Caesar then arranged for the execution of Pothinus and the marriage of Cleopatra to Ptolemy. In the last chapter of Commentaries on the Civil War, however, it is described that Pothinus arranged for Achillas to attack Alexandria and upon sending a message not to hesitate but to fulfill the plan, the messengers were exposed, whereupon Caesar had Pothinus imprisoned and killed, probably with a knife. His death occurred during the ten-month Siege of Alexandria.

==Depictions==
Only Roman and Greek sources have mentioned Pothinus. He is thus criticized for his murder of Pompey and his insidious behavior with regard to Caesar, while both measures are generally believed to have served to keep Egypt out of Caesar's Civil War. As it happened, however, Caesar came to emerge as the sole credible contender for his position of power, with Pompey dead and a Roman protectorate installed in Egypt.

Pothinus's brief role and death have been depicted more fancifully in dramatic literature.

- In George Bernard Shaw's play Caesar and Cleopatra, Cleopatra arranges to have him secretly murdered by her female servant Ftatateeta after he embarrasses her (Cleopatra) in front of Caesar by telling him that she longs for his departure from Egypt so that she can rule alone.
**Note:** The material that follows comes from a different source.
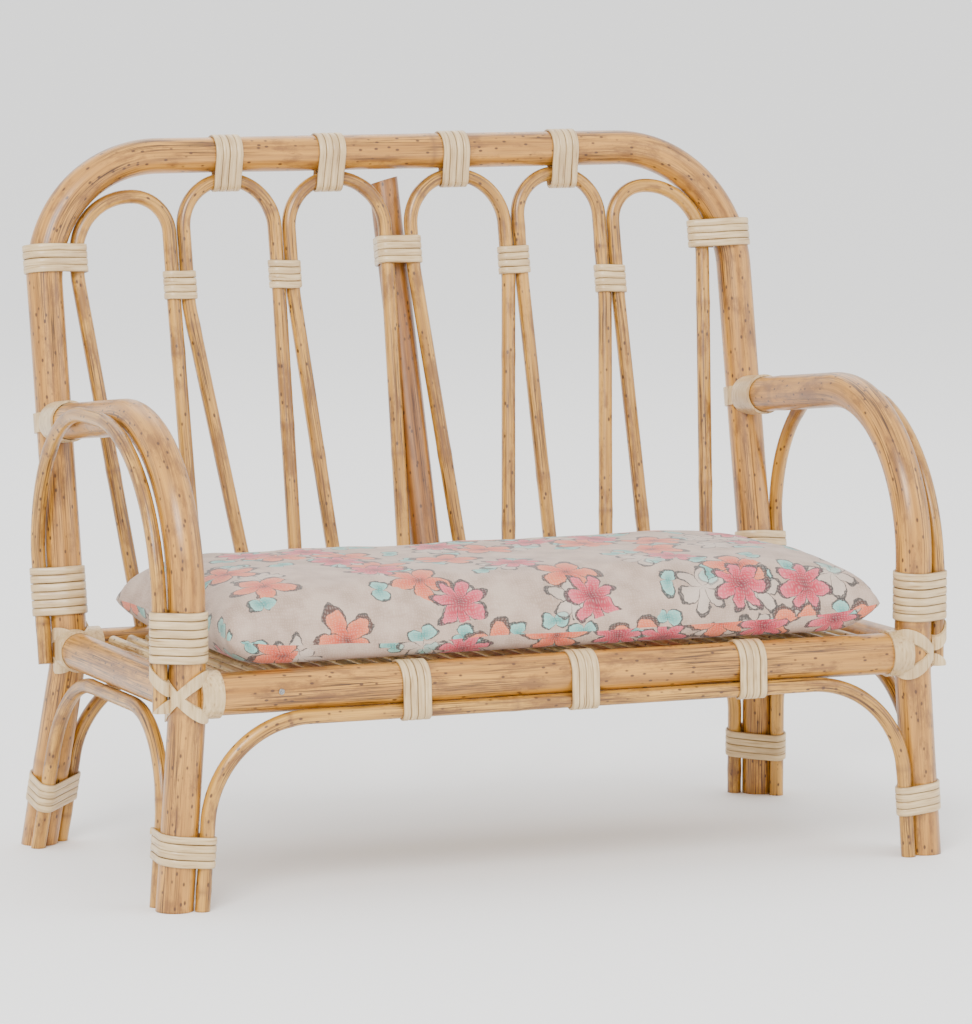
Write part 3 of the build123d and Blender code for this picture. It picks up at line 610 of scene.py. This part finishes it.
left_foot = [x + drift[0] for x, drift in zip(left_x, LEG_DRIFTS)]
right_foot = [x + drift[1] for x, drift in zip(right_x, LEG_DRIFTS)]
rear_wraps = ((right_foot[0] + left_foot[1]) / 2, (left_foot[2] + right_foot[2]) / 2,
              (right_foot[4] + left_foot[5]) / 2)
for rail, y, diameter, arch_y, z, places in (
    ("front", FRONT_Y, FRONT_RAIL_CANE, FRONT_Y + front_step[1].y, front_apron_z, FRONT_WRAPS),
    ("rear", REAR_Y, MAIN_CANE, rear_leg(1, rear_apron_z).y + rear_step[1].y, rear_apron_z, rear_wraps),
):
    for i, x in enumerate(places):
        middle = Vector((x, y, SEAT_HEIGHT))
        bound(f"{rail}_rail_wrap_{i + 1}", middle, (1, 0, 0),
              [(middle, diameter), (Vector((x, arch_y, z)), THIN_CANE)], TURNS,
              71 + i + 5 * (rail == "rear"))
for number, (name, side) in enumerate(SIDES):
    for end, leg, steps in (("front", front_leg, (front_step[side], front_side_step[side])),
                            ("rear", rear_leg, (rear_step[side], rear_side_step[side]))):
        foot = leg(side, FOOT_TIE_HEIGHT)
        canes = [(foot, MAIN_CANE)] + [(foot + step, THIN_CANE) for step in steps]
        seed = 81 + number + 2 * (end == "rear")
        way = leg(side, FOOT_TIE_HEIGHT + 1) - foot
        bound(f"foot_binding_{end}_{name}", foot, way, canes, TURNS, seed)
        spot = leg(side, SEAT_HEIGHT + SEAT_TIE_RISE)
        canes = [(spot, MAIN_CANE), (Vector((side * arm_loop_x, spot.y, spot.z)), THIN_CANE)]
        way = leg(side, SEAT_HEIGHT + SEAT_TIE_RISE + 1) - spot
        bound(f"seat_binding_{end}_{name}", spot, way, canes, SEAT_TURNS, seed + 10)


# ---------------------------------------------------------------- cushion
def linen_finish():
    """Washed linen with a printed flower pattern: greige ground, open weave, dull and soft,
    with coral and rose heads, grey drawn ones and blue-green leaves."""
    made_one, tree, cloth = material("printed_washed_linen")
    place = add(tree, "TexCoord").outputs["Object"]
    flat = add(tree, "Attribute", attribute_name="cloth").outputs["Vector"]
    wobble = add(tree, "TexNoise", {"Vector": flat, "Scale": 140.0, "Detail": 2.0}).outputs["Color"]
    wobble = add(tree, "VectorMath", {0: wobble, 1: (0.006, 0.006, 0.0)}, operation="MULTIPLY").outputs[0]
    flat = add(tree, "VectorMath", {0: flat, 1: wobble}, operation="ADD").outputs[0]
    slub = add(tree, "TexNoise", {"Vector": place, "Scale": 90.0, "Detail": 4.0}).outputs["Fac"]
    shade = ramped(tree, slub, (0.35, sRGB("#A48B7A")), (0.65, sRGB("#BBA392")))

    def maths(way, a, b=0.0):
        return add(tree, "Math", {0: a, 1: b}, operation=way).outputs[0]

    def heads(shade, per_metre, shift, petals, size, ramp, share, drawn):
        """Scatters one kind of head or leaf: petals cut by angle round each cell's middle."""
        moved = {"Vector": flat, "Location": shift, "Scale": (per_metre,) * 3}
        co = add(tree, "Mapping", moved).outputs["Vector"]
        cell = add(tree, "TexVoronoi", {"Vector": co, "Scale": 1.0, "Randomness": 0.75},
                   voronoi_dimensions="2D")
        away = add(tree, "VectorMath", {0: co, 1: cell.outputs["Position"]}, operation="SUBTRACT").outputs[0]
        part = add(tree, "SeparateXYZ", {"Vector": away})
        lot = add(tree, "SeparateColor", {"Color": cell.outputs["Color"]})
        reach = add(tree, "VectorMath", {0: away}, operation="LENGTH").outputs["Value"]
        angle = maths("ARCTAN2", part.outputs["Y"], part.outputs["X"])
        angle = maths("ADD", angle, maths("MULTIPLY", lot.outputs["Red"], 6.28))
        wave = maths("ABSOLUTE", maths("COSINE", maths("MULTIPLY", angle, petals / 2)))
        middle = 0.42 if petals > 2 else 0.12
        rim = maths("MULTIPLY", maths("ADD", maths("MULTIPLY", wave, 0.55), middle), size)
        inside = maths("DIVIDE", reach, rim)
        chosen = maths("LESS_THAN", lot.outputs["Green"], share)
        fill = maths("MULTIPLY", maths("LESS_THAN", inside, 1.0), chosen)
        colour = ramped(tree, inside, *((place, sRGB(code)) for place, code in ramp))
        shade = mixed(tree, maths("MULTIPLY", fill, 0.3 if drawn else 0.95), shade, colour)
        edge = maths("LESS_THAN", maths("ABSOLUTE", maths("SUBTRACT", inside, 0.97)), 0.09)
        vein = maths("MULTIPLY", maths("LESS_THAN", wave, 0.13), maths("LESS_THAN", inside, 0.98))
        ink = maths("MULTIPLY", maths("MAXIMUM", edge, vein), chosen)
        return mixed(tree, maths("MULTIPLY", ink, 0.92), shade, sRGB("#34302F"))

    # heads 25 to 35 mm across and leaves about 20 mm long
    for per_metre, shift, petals, size, ramp, share, drawn in (
        (44, (0.31, 0.17, 0), 2, 0.52, [(0.1, "#3E8C86"), (0.9, "#86BDB2")], 0.6, False),
        (31, (0.77, 0.41, 0), 6, 0.44, [(0.1, "#D9D2C6"), (0.9, "#C8C0B4")], 0.45, True),
        (25, (0.05, 0.63, 0), 5, 0.47, [(0.05, "#6E2018"), (0.3, "#CC4A28"), (0.95, "#DD7A50")], 0.5, False),
        (27, (0.53, 0.09, 0), 7, 0.42, [(0.05, "#74152A"), (0.5, "#BD2C44"), (0.95, "#D65F70")], 0.3, False),
    ):
        shade = heads(shade, per_metre, shift, petals, size, ramp, share, drawn)
    # threads 0.7 mm apart, which is coarser than real linen so that they show
    threads = {"Vector": flat, "Scale": 225.0, "Distortion": 1.2, "Detail": 2.0}
    warp, weft = (add(tree, "TexWave", threads, bands_direction=way).outputs["Fac"] for way in "XY")
    weave = maths("MULTIPLY", warp, weft)
    shade = mixed(tree, maths("MULTIPLY", weave, 0.22), shade, sRGB("#DCC9BB"))
    tree.links.new(shade, cloth.inputs["Base Color"])
    cloth.inputs["Roughness"].default_value = 0.88
    cloth.inputs["Sheen Weight"].default_value = 0.25
    cloth.inputs["Sheen Roughness"].default_value = 0.5
    bumped(tree, cloth, weave, 0.4, 0.0003)
    return made_one


linen = linen_finish()
low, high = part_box("cushion_bottom_panel")[0] / MM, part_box("cushion_top_panel")[1] / MM
pad_middle = Vector(((low.x + high.x) / 2, (low.y + high.y) / 2 - SHIFT_Y, 0))
pad_half = Vector(((high.x - low.x) / 2, (high.y - low.y) / 2, 0))
SEAM_Z, SEAM_SAG, PAD_CROWN, PAD_BELLY = 123.0, 6.0, 20.0, 11.0
PAD_CAP, PAD_FRAMES = 6.0, 20               # how far a point may puff out, and for how long
UNDER_PRINT = Vector((0.41, 0.27, 0))       # the underside is cut from another stretch of cloth


def sewn_pad():
    """Two panels sewn edge to edge and stuffed: a low crown over a flatter underside."""
    bm = bmesh.new()
    bmesh.ops.create_grid(bm, x_segments=72, y_segments=36, size=1.0)
    cut = bm.loops.layers.float_vector.new("cloth")
    flat = {}

    def crown_at(u, v):
        return PAD_CROWN * max(0.0, (1 - u**10) * (1 - v**8)) ** 0.42

    def along_panel(u, v, over_x):
        """Length over the panel from its middle line, so that the print isn't stretched."""
        spot, length, parts = None, 0.0, 14
        for k in range(parts + 1):
            a, b = (u * k / parts, v) if over_x else (u, v * k / parts)
            here = Vector((a * pad_half.x, b * pad_half.y, crown_at(a, b)))
            length += (here - spot).length if spot else 0.0
            spot = here
        return math.copysign(length, u if over_x else v)

    for vert in bm.verts:
        u, v = vert.co.x, vert.co.y
        flat[vert] = Vector((along_panel(u, v, True), along_panel(u, v, False), 0)) * MM
        # the seam pulls in between the corners, which stand out as small ears
        pull_x, pull_y = 1 - 0.016 * (1 - v * v), 1 - 0.02 * (1 - u**4)
        spot = Vector((u * pull_x * pad_half.x, v * pull_y * pad_half.y, SEAM_Z + crown_at(u, v)))
        vert.co = spot + pad_middle
    for face in bm.faces:
        for loop in face.loops:
            loop[cut] = flat[loop.vert]
    under = bmesh.ops.duplicate(bm, geom=bm.verts[:] + bm.edges[:] + bm.faces[:])["geom"]
    for part in under:
        if isinstance(part, bmesh.types.BMVert):
            part.co.z = SEAM_Z - (part.co.z - SEAM_Z) * PAD_BELLY / PAD_CROWN
        elif isinstance(part, bmesh.types.BMFace):
            for loop in part.loops:
                loop[cut] = loop[cut] + UNDER_PRINT
    bmesh.ops.remove_doubles(bm, verts=bm.verts, dist=0.01)
    for vert in bm.verts:
        # the front seam sinks towards the rail between its two corners
        u, v = (vert.co.x - pad_middle.x) / pad_half.x, (vert.co.y - pad_middle.y) / pad_half.y
        vert.co.z -= SEAM_SAG * max(0.0, -v) ** 3 * max(0.0, 1 - u**8)
    bmesh.ops.recalc_face_normals(bm, faces=bm.faces)
    for face in bm.faces:
        face.smooth = True
    return made("cushion_cover", bm)


cushion = sewn_pad()
start = [v.co.copy() for v in cushion.data.vertices]
cloth = cushion.modifiers.new("stuffing", "CLOTH")
cloth.settings.quality = 6
cloth.settings.use_pressure = True
cloth.settings.uniform_pressure_force = 4.0
cloth.settings.tension_stiffness = 20.0
cloth.settings.compression_stiffness = 10.0
cloth.settings.shear_stiffness = 8.0
cloth.settings.bending_stiffness = 0.4
cloth.settings.effector_weights.gravity = 0.0
cloth.collision_settings.use_collision = False
for number in range(1, PAD_FRAMES + 1):
    bpy.context.scene.frame_set(number)
settled = cushion.evaluated_get(bpy.context.evaluated_depsgraph_get()).to_mesh()
moved = [v.co.copy() for v in settled.vertices]
cushion.modifiers.remove(cloth)
bpy.context.scene.frame_set(1)
for vert, a, b in zip(cushion.data.vertices, start, moved):
    step = b - a
    if step.length > PAD_CAP * MM:
        step = step.normalized() * PAD_CAP * MM
    vert.co = a + step
for vert in cushion.data.vertices:
    crease = noise.noise(vert.co * 28) * 1.3 + noise.noise(vert.co * 75 + Vector((3, 1, 7))) * 0.5
    vert.co.z += crease * MM
    vert.co.x = min(max(vert.co.x, low.x * MM), high.x * MM)
    vert.co.y = min(max(vert.co.y, low.y * MM), high.y * MM)
    # flat only where it lies on the rails and slats
    vert.co.z = max(vert.co.z, low.z * MM)
smooth = cushion.modifiers.new("soften", "SUBSURF")
smooth.levels = smooth.render_levels = 1
placed(cushion, linen, "linen", PAD_BODY, "cushion_top_panel", "cushion_bottom_panel", "cushion_filling")

# ---------------------------------------------------------------- CAD nodes kept as they are
for names, finish in (
    (("front_seat_rail", "rear_seat_rail"), pole_x),
    (("side_rail_left", "side_rail_right"), pole_y),
    (("centre_post",), pole_z),
    (("centre_stay",), thin_z),
    (("front_ledger", "rear_ledger"), thin_x),
    (("seat_slats",), thin_y),
    (("front_rail_nail",), nail),
    (tuple(f"corner_lashing_{end}_{name}" for end in ("front", "rear") for name, _ in SIDES), peel_z),
    (tuple(f"arm_binding_{name}" for name, _ in SIDES), peel_z),
):
    for node_name in names:
        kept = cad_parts[node_name]
        if kept.material_slots:
            for place in kept.material_slots:
                place.material = finish
        else:
            kept.data.materials.append(finish)

# ---------------------------------------------------------------- floor, light and camera
FLOOR_HALF = 150.0          # metres
bm = bmesh.new()
bmesh.ops.create_grid(bm, x_segments=1, y_segments=1, size=FLOOR_HALF)
floor_mesh = bpy.data.meshes.new("studio_floor")
bm.to_mesh(floor_mesh)
bm.free()
floor = bpy.data.objects.new("studio_floor", floor_mesh)
bpy.context.collection.objects.link(floor)
paper, _, paper_skin = material("matt_white_paper")
paper_skin.inputs["Base Color"].default_value = sRGB("#FBFBFA")
paper_skin.inputs["Roughness"].default_value = 0.95
floor_mesh.materials.append(paper)

world = bpy.data.worlds.new("studio")
bpy.context.scene.world = world
world.use_nodes = True
sky = world.node_tree.nodes["Background"]
sky.inputs["Color"].default_value = grey(1.0)
sky.inputs["Strength"].default_value = 1.6
aim = Vector((0, 0, 0.17))
for name, place, size, power in (("key", (-1.3, -1.9, 2.0), 1.0, 70), ("fill", (2.0, -1.4, 1.2), 2.0, 16),
                                 ("back", (0.4, 1.8, 1.8), 1.6, 12)):
    lamp = bpy.data.lights.new(name, "AREA")
    lamp.size, lamp.energy = size, power
    light = bpy.data.objects.new(name, lamp)
    light.location = place
    light.rotation_euler = (Vector(place) - aim).to_track_quat("Z", "Y").to_euler()
    bpy.context.collection.objects.link(light)

CAMERA_TURN, CAMERA_RISE, CAMERA_AWAY = math.radians(-22.73), math.radians(6.53), 2.5148
camera_aim = Vector((-0.01216, -0.05028, 0.17109))
back = Vector((math.sin(CAMERA_TURN) * math.cos(CAMERA_RISE),
               -math.cos(CAMERA_TURN) * math.cos(CAMERA_RISE), math.sin(CAMERA_RISE)))
lens = bpy.data.cameras.new("camera")
lens.sensor_fit, lens.sensor_width, lens.lens = "HORIZONTAL", 36.0, 192.6
camera = bpy.data.objects.new("camera", lens)
camera.location = camera_aim + back * CAMERA_AWAY
camera.rotation_euler = back.to_track_quat("Z", "Y").to_euler()
bpy.context.collection.objects.link(camera)
bpy.context.scene.camera = camera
He is killed offstage. In the 1945 film based on this play, Caesar and Cleopatra, he was portrayed by Francis L. Sullivan, and in a 1976 television version of the play, he was portrayed by Noel Willman.
- In Cecil B. DeMille's 1934 film Cleopatra, in which he was portrayed by Leonard Mudie, Cleopatra kills him herself, after realizing that he is hiding behind a curtain, ready to murder Caesar.
- In the 1963 film Cleopatra, starring Elizabeth Taylor, he was portrayed by Grégoire Aslan. Pothinus tries to poison Cleopatra, but the plot is discovered in time, whereupon he is put on trial (with no witnesses testifying), pronounced guilty, and sentenced to death by Caesar. Cleopatra's faithful male servant Apollodorus follows Pothinus and the small procession of guards as they exit the room, and within a few seconds an off-screen death scream is heard. One of the returning guards approaches Caesar and gives him a dagger. Caesar then summons his servant Flavius and hands him the dagger with the words, "Please return this to Apollodorus. You might clean it first; it has Pothinus all over it."
- In the 1970 filme Cleopatra (1970), he is portrayed a large, bearded dark-skinned manned who is in a homosexual relationship with Ptolemy.
- Pothinus is depicted, portrayed by David Foxxe, in the 2002 TV miniseries Julius Caesar, as he pretends to welcome Pompey but rather silently orders for him to be assassinated by his own guards, and later welcomes Caesar, in the famous gift scene. He is later mentioned by Cleopatra while explaining the Civil War to Caesar.
- In "Caesarion", an episode of the television series Rome (2005–07), Pothinus is portrayed by actor Tony Guilfoyle; he is beheaded by the Romans and his head is placed on a spike on the outer wall of the palace.
- In The Judgment of Caesar (part of the Roma Sub Rosa series by Steven Saylor) he is forced to drink poisoned wine by Caesar.
- Pothinus is an antagonist in Assassin's Creed Origins, where he is depicted as a member (nicknamed "The Scorpion") of the Order of the Ancients, a precursor organization to the Templar Order. In the game, he is assassinated by the protagonist Bayek during the Battle of the Nile.